Drzwi do sejmu na razie zamknięte dla małych partii
Za poprawką zakładającą, że do sejmu mogłyby trafić partie, które otrzymałyby 3 proc. głosów wyborców oraz koalicje z 5-procentowym poparciem wyborców, głosowało 59 posłów, 2 było przeciwko, 2 wstrzymało się od głosu. Przedstawiciele opozycji w głosowaniu nie uczestniczyli.

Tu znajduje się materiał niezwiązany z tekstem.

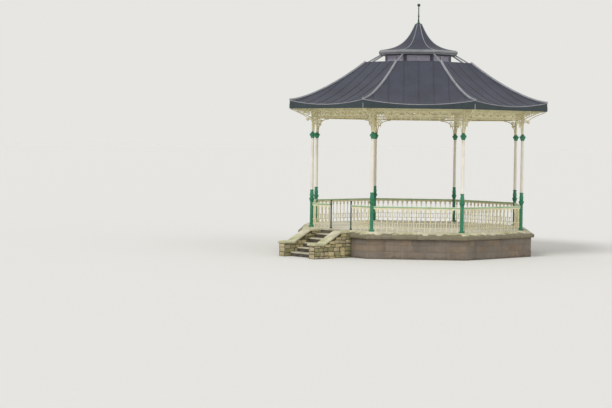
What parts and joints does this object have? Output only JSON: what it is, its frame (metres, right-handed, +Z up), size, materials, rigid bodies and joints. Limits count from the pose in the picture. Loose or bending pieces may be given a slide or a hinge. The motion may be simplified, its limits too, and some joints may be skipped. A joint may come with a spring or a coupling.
{
  "type": "octagonal park bandstand",
  "caption": "Octagonal open bandstand on a stone plinth with a stair, slender iron columns, pierced friezes, railings and a concave two-stage roof with a lantern and finial.",
  "frame": {"origin": "on the axis of the octagon at ground level, the underside of the plinth", "axes": "+Z up; -Y towards the stair, so +Y is the back; the building is mirror-symmetric about X = 0"},
  "size_m": [9.497, 10.8133, 9.42],
  "materials": {
    "masonry": "coursed grey-brown rubble, weathered",
    "coping_stone": "pale dressed stone with lichen",
    "floor_stone": "worn paving",
    "cream_iron": "cream gloss paint, some rust at the joints",
    "green_iron": "green gloss paint",
    "cream_timber": "painted boards",
    "roof_metal": "dull slate-blue sheet metal",
    "lamp_glass": "opal glass"
  },
  "bodies": {
    "root": {"ceiling": "cream_timber", "column_1": "cream_iron", "column_2": "cream_iron", "column_3": "cream_iron", "column_4": "cream_iron", "column_5": "cream_iron", "column_6": "cream_iron", "column_7": "cream_iron", "column_8": "cream_iron", "coping": "coping_stone", "eave_brackets": "cream_iron", "entrance_posts": "green_iron", "entrance_railings": "cream_iron", "fascia": "roof_metal", "finial": "roof_metal", "frieze_1": "cream_iron", "frieze_2": "cream_iron", "frieze_3": "cream_iron", "frieze_4": "cream_iron", "frieze_5": "cream_iron", "frieze_6": "cream_iron", "frieze_7": "cream_iron", "frieze_8": "cream_iron", "hip_rolls": "roof_metal", "lamps": "lamp_glass", "lantern_base": "roof_metal", "lantern_cornice": "roof_metal", "lantern_drum": "cream_timber", "lantern_struts": "roof_metal", "pier_caps": "coping_stone", "platform_floor": "floor_stone", "plinth": "masonry", "railing_1": "cream_iron", "railing_2": "cream_iron", "railing_3": "cream_iron", "railing_4": "cream_iron", "railing_5": "cream_iron", "railing_6": "cream_iron", "railing_7": "cream_iron", "ring_beam": "cream_timber", "roof_panel_1": "roof_metal", "roof_panel_2": "roof_metal", "roof_panel_3": "roof_metal", "roof_panel_4": "roof_metal", "roof_panel_5": "roof_metal", "roof_panel_6": "roof_metal", "roof_panel_7": "roof_metal", "roof_panel_8": "roof_metal", "spandrels": "cream_iron", "spire": "roof_metal", "stair_coping_left": "coping_stone", "stair_coping_right": "coping_stone", "stair_core": "masonry", "stair_treads": "coping_stone", "stair_wall_left": "masonry", "stair_wall_right": "masonry", "threshold": "coping_stone"}
  },
  "joints": []
}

Konserwatysta Mykolas Majauskas twierdził, że „po zmniejszeniu progu wyborczego sejm zamieni się w wieżę Babel, gdzie niemożliwie będzie porozumienie się”.

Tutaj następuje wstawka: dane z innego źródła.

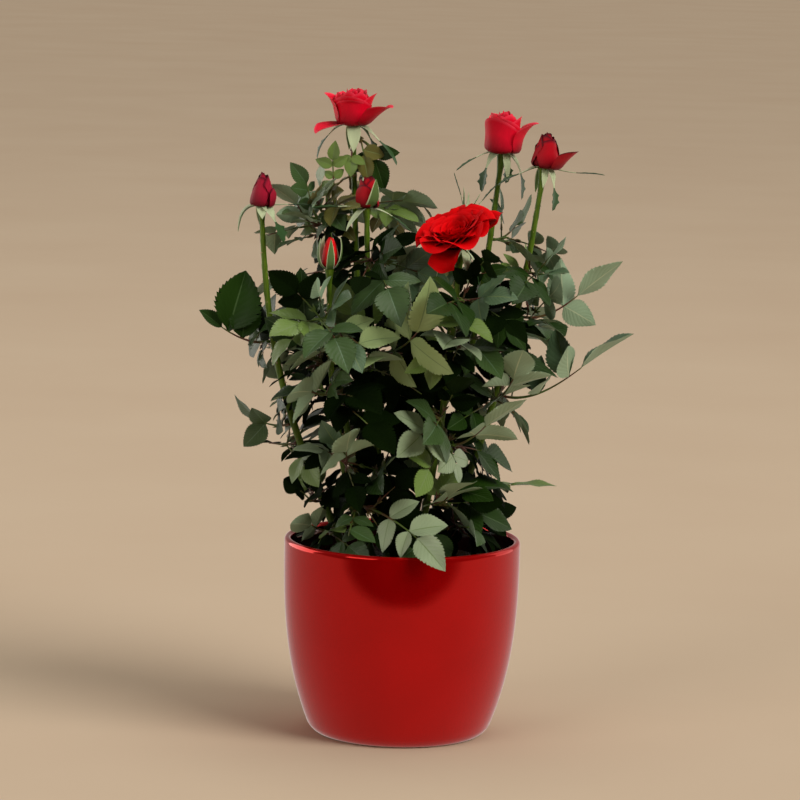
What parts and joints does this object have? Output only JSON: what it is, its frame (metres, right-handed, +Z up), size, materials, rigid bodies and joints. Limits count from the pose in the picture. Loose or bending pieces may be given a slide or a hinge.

„Na pewno w wieżę Babel się nie zamienimy, nie należy się tym martwić” – replikował lider Litewskiej Socjaldemokratycznej Partii Pracy Gediminas Kirkilas.
„Proponuję wyjście poza obręb naszej prowincji i spojrzenie na Europę, gdzie spośród 27 państw UE, nie wiem, dokąd zaliczyć Wielką Brytanię, zaledwie 9 ma 5-procentowy próg wyborczy, a jeszcze wyższy procent istnieje poza granicami UE. Z kolei w Holandii, Portugalii, które mogłyby być dla nas przykładem, w ogóle nie istnieje próg wyborczy” – powiedział G. Kirkilas. Dodał, że mimo wszystko decyzja o zmniejszeniu progu wyborczego zostanie podjęta. Jak twierdzi, powtórne głosowanie miałoby się odbyć w przyszłym tygodniu.
Przypomnijmy, obowiązujący obecnie próg wyborczy w wyborach do sejmu dla partii wynosi 5 proc., dla koalicji – 7 proc.